In an interactive session at the Global Technology Summit, Jaishankar said the US under President Donald Trump has fundamentally changed its approach to engaging with the world and it has consequences across every key domain, especially in the technology sector.
Jaishankar's remarks come as Trump's policy on tariffs has triggered massive trade disruptions and fears of a global economic recession.
On Wednesday, Trump announced a 90-day pause on his sweeping tariffs on all countries, except China.
In his remarks, Jaishankar, without sharing any specific details of negotiations between India and the US on the proposed trade pact, indicated that New Delhi was keen to conclude it as early as possible.
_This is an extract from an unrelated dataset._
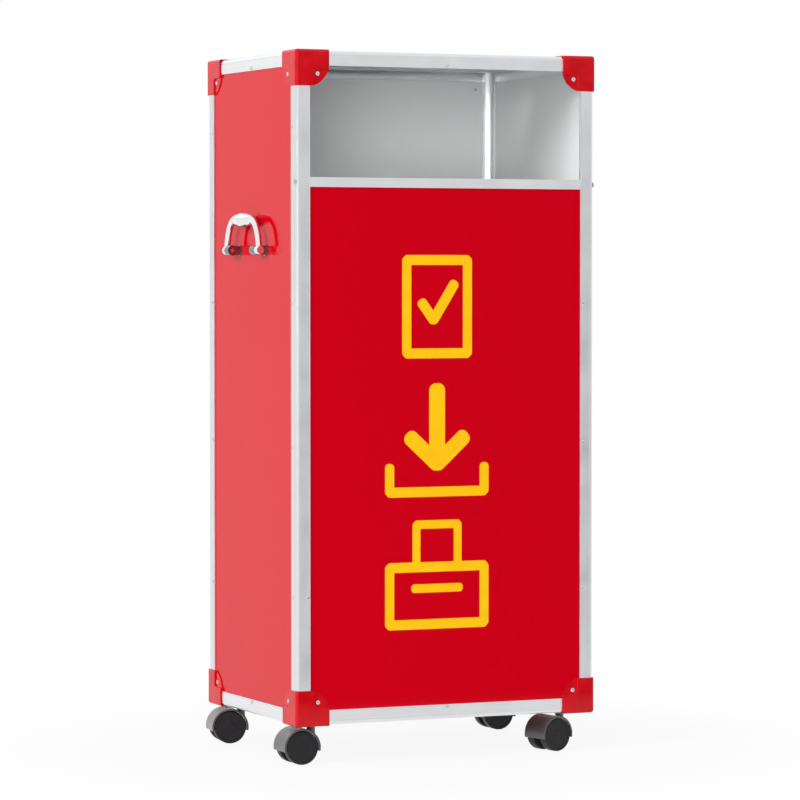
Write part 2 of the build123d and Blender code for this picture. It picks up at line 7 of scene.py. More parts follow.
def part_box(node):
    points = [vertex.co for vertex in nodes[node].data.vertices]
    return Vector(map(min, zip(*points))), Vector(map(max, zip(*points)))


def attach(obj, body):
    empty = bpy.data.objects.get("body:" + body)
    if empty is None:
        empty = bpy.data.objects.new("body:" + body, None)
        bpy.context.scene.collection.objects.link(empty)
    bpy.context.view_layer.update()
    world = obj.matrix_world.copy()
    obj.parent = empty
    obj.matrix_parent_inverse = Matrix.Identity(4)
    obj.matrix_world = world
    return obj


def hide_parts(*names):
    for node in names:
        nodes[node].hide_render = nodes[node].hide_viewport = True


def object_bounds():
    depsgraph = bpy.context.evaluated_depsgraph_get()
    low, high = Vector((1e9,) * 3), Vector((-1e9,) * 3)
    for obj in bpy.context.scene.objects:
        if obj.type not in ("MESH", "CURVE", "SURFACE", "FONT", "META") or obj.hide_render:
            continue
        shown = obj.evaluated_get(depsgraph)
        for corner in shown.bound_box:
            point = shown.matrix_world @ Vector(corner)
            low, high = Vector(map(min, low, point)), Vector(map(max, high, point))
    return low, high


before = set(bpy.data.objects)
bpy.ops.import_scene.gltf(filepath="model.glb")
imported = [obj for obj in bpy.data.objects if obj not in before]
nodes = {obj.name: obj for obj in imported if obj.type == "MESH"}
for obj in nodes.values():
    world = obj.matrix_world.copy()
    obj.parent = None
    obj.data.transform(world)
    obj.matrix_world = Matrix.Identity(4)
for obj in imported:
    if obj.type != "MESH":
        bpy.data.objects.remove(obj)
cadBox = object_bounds()
mm = 0.001
sceneData = bpy.context.scene
casterCorners = ("front_left", "front_right", "rear_left", "rear_right")


# Picking and shaping: angles are in degrees, and an edge that turns by more than sharpAngle is sharp

shaping = {"sharpAngle": 35.0, "smoothAngle": 40.0, "keepFlat": 80, "capNormal": 0.99}


def deselectAll():
    if bpy.context.mode != "OBJECT":
        bpy.ops.object.mode_set(mode="OBJECT")
    bpy.ops.object.select_all(action="DESELECT")


def activate(piece):
    deselectAll()
    piece.select_set(True)
    bpy.context.view_layer.objects.active = piece


def settle(piece):      # puts the place, turn and scale into the mesh
    activate(piece)
    bpy.ops.object.transform_apply(location=True, rotation=True, scale=True)


def addBlock(name, low, high):
    deselectAll()
    middle = [(a + b) / 2 for a, b in zip(low, high)]
    bpy.ops.mesh.primitive_cube_add(size=1, location=middle)
    piece = bpy.context.active_object
    piece.name = name
    piece.scale = [abs(b - a) for a, b in zip(low, high)]
    settle(piece)
    return piece


def addDisc(name, radius, base, tip, sides=32):     # a cylinder from base to tip
    deselectAll()
    start, end = Vector(base), Vector(tip)
    turn = (end - start).to_track_quat("Z", "Y").to_euler()
    bpy.ops.mesh.primitive_cylinder_add(vertices=sides, radius=radius, depth=(end - start).length,
                                        location=(start + end) / 2, rotation=turn)
    piece = bpy.context.active_object
    piece.name = name
    settle(piece)
    return piece


def pickFaces(piece, test):     # goes into edit mode with only those faces selected
    activate(piece)
    bpy.ops.object.mode_set(mode="EDIT")
    bpy.ops.mesh.select_mode(type="FACE")
    bpy.ops.mesh.select_all(action="DESELECT")
    mesh = bmesh.from_edit_mesh(piece.data)
    for face in mesh.faces:
        face.select_set(bool(test(face.calc_center_median(), face.normal)))
    mesh.select_flush_mode()
    bmesh.update_edit_mesh(piece.data)


def pickCap(piece):     # the top face of a disc that stands on its axis
    pickFaces(piece, lambda middle, normal: normal.z > shaping["capNormal"])


def pickEdges(piece, test, sharp=None):     # with sharp, only convex edges that turn by more than that angle
    activate(piece)
    bpy.ops.object.mode_set(mode="EDIT")
    bpy.ops.mesh.select_mode(type="EDGE")
    bpy.ops.mesh.select_all(action="DESELECT")
    mesh = bmesh.from_edit_mesh(piece.data)
    for edge in mesh.edges:
        crisp = sharp is None or (edge.is_convex and edge.calc_face_angle(0.0) > math.radians(sharp))
        edge.select_set(bool(crisp and test(edge.verts[0].co, edge.verts[1].co)))
    bmesh.update_edit_mesh(piece.data)


def leaveEdit():
    bpy.ops.object.mode_set(mode="OBJECT")


def stepsFrom(radius, steps):       # a turned profile: each step moves the cap and gives it a new radius
    for up, target in steps:
        share = target / radius
        bpy.ops.mesh.extrude_region_move(TRANSFORM_OT_translate={"value": (0, 0, up)})
        bpy.ops.transform.resize(value=(share, share, 1), center_override=(0, 0, 0))
        radius = target


def applyModifier(piece, kind, **settings):
    activate(piece)
    made = piece.modifiers.new(kind.title(), kind)
    for name, value in settings.items():
        setattr(made, name, value)
    bpy.ops.object.modifier_apply(modifier=made.name)


def merged(piece, other, operation):
    applyModifier(piece, "BOOLEAN", operation=operation, object=other, solver="EXACT")
    bpy.data.objects.remove(other)


def roundEdges(piece, width, segments, angle=shaping["sharpAngle"]):
    applyModifier(piece, "BEVEL", width=width, segments=segments, limit_method="ANGLE",
                  angle_limit=math.radians(angle), harden_normals=False)


def smooth(piece, angle=shaping["smoothAngle"]):        # within that angle, with the large faces kept flat
    activate(piece)
    bpy.ops.object.shade_smooth_by_angle(angle=math.radians(angle))
    applyModifier(piece, "WEIGHTED_NORMAL", keep_sharp=True, weight=shaping["keepFlat"])


def joined(name, pieces):
    activate(pieces[0])
    for piece in pieces[1:]:
        piece.select_set(True)
    bpy.ops.object.join()
    pieces[0].name = name
    return pieces[0]


def placedCopy(master, place):      # a copy with its own mesh, moved by a matrix
    made = master.copy()
    made.data = master.data.copy()
    sceneData.collection.objects.link(made)
    made.data.transform(place)
    return made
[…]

"Within a month of change in the administration, we have conceptually an agreement that we will do a bilateral trade agreement; that we will find a fix that will work for both of us because we have our concerns too. And its not an open-ended process," the minister said.
"We did four years of talking with the first Trump administration. They have their view of us and frankly we have our view of them. The bottom line is that the deal did not get through," he said.
Jaishankar also referred to India's negotiations with the European Union for a free trade agreement.
"If you look at the EU, often people say we've been negotiating for 23 years which is not entirely true because we had big blocks of time when nobody was even talking to somebody else. But they have tended to be very protracted processes," he said.
"This time around, we are certainly geared up for a very high degree of urgency. I mean, we see a window here. Our trade teams are really charged up," he said.
"These (Indian negotiators) are people very much on top of their game, very ambitious about what they want to achieve," he said.
"We are trying to in each case get the other side to speed it up. This was normally a complaint which was to be made about us in the past, that we were the guys slowing it down," he said, adding, "It's actually the other way around today. We are trying to communicate that urgency to all three accounts (the US, EU, the UK)."
"My sense probably is in terms of other parties' response -- at least the US has been so far fairly quick to respond to whatever has been tabled. Now we have to see how that picks up," he said.